Late Wednesday, the Senate voted 84-10 to confirm Avril Haines as director of national intelligence.
Lawmakers will act as the Senate puts Mr. Trump on trial. Mr. Biden and his team say the trial cannot slow the administration’s priorities.
“We are confident … that just like the American people can, the Senate can also multitask and they can do their constitutional duty while continuing to conduct the business of the American people,” White House press secretary Jen Psaki said.
The White House announced more than 30 appointees who will temporarily lead federal departments and programs until Mr. Biden’s nominees are confirmed.
Three of Mr. Biden’s predecessors — former Presidents Barack Obama, George W. Bush and Bill Clinton — attended the inauguration and a wreath-laying ceremony at Arlington National Cemetery on Wednesday afternoon.
Mr. Trump eschewed tradition and landed in Florida before Mr. Biden was sworn into office.
House Majority Whip James E. Clyburn, whose endorsement ahead of the South Carolina primary last year revitalized Mr. Biden’s campaign, said Mr. Bush told him Wednesday that “you’re the savior.”
“He said to me Joe Biden was [the] only one who could have defeated the incumbent president,” Mr. Clyburn recalled Mr. Bush telling him.
After the inauguration of Mr. Biden and Ms. Harris and the swearing-in of three new Democratic senators, Democrats control all the levers of political power in Washington, albeit with a 50-50 Senate and a narrow House majority.
Ms. Harris will serve as the tiebreaker on split votes in the Senate.
Sen. Bernard Sanders of Vermont said it’s fine to reach out to Republicans for now.
“I would prefer to do it that way,” Mr. Sanders said on ABC. “But if we hear very early on the Republicans do not want to act in a way that meets the needs of working people in this country or the middle class, sorry, we’re going to do it alone.”

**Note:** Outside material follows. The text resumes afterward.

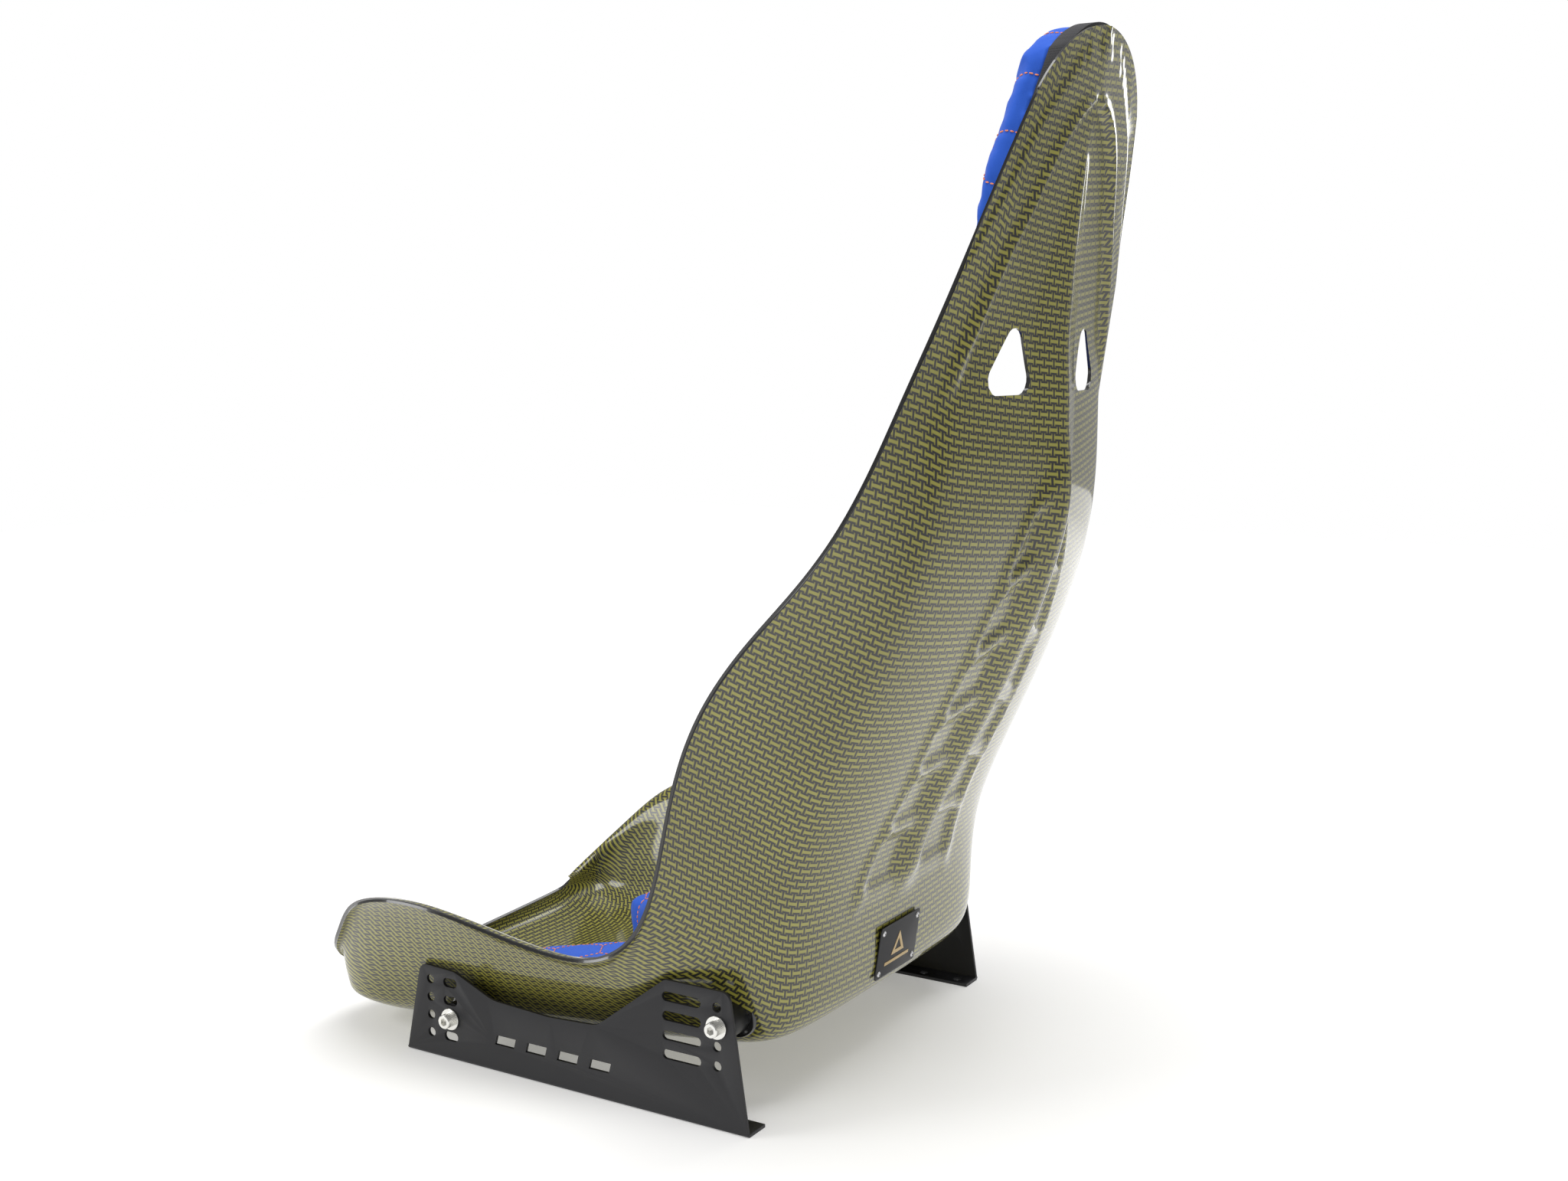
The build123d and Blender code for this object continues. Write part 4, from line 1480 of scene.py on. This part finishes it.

Some Republicans suggested that they are open to compromise.
Seventeen newly elected House Republicans wrote to Mr. Biden to say they want to work with him on various issues including a coronavirus relief package, health care and infrastructure.
“After two impeachments, lengthy inter-branch investigations, and, most recently, the horrific attack on our nation’s capital, it is clear that the partisan divide between Democrats and Republicans does not serve a single American,” the lawmakers wrote.
Most of the signatories supported at least one of the challenges to the Electoral College tally on Jan. 6, when Trump supporters stormed the Capitol in an apparent effort to slow or stop the process of Mr. Biden’s taking office.
Rep. Morgan Griffith, Virginia Republican, said he was in “wait and see” mode on whether he can work with the new administration.
“I mean, obviously, I’m very conservative [and] he’s not. So there will be areas where we disagree on policy,” Mr. Griffith said before Mr. Biden was sworn in. “But this is the role of the loyal opposition.”
COVID-19 limited some of the pomp and circumstance typically associated with a presidential inauguration.
There was no post-address luncheon for Mr. Biden in the U.S. Capitol building, though congressional leaders did present him with gifts as he made his way through his old stomping grounds as a six-term senator representing Delaware.
The new president went on a truncated parade route near the White House. He briefly stopped to greet well-wishers and reporters and bumped fists with NBC weatherman Al Roker.
A “virtual parade across America” featured performances and speakers representing all 56 states and territories.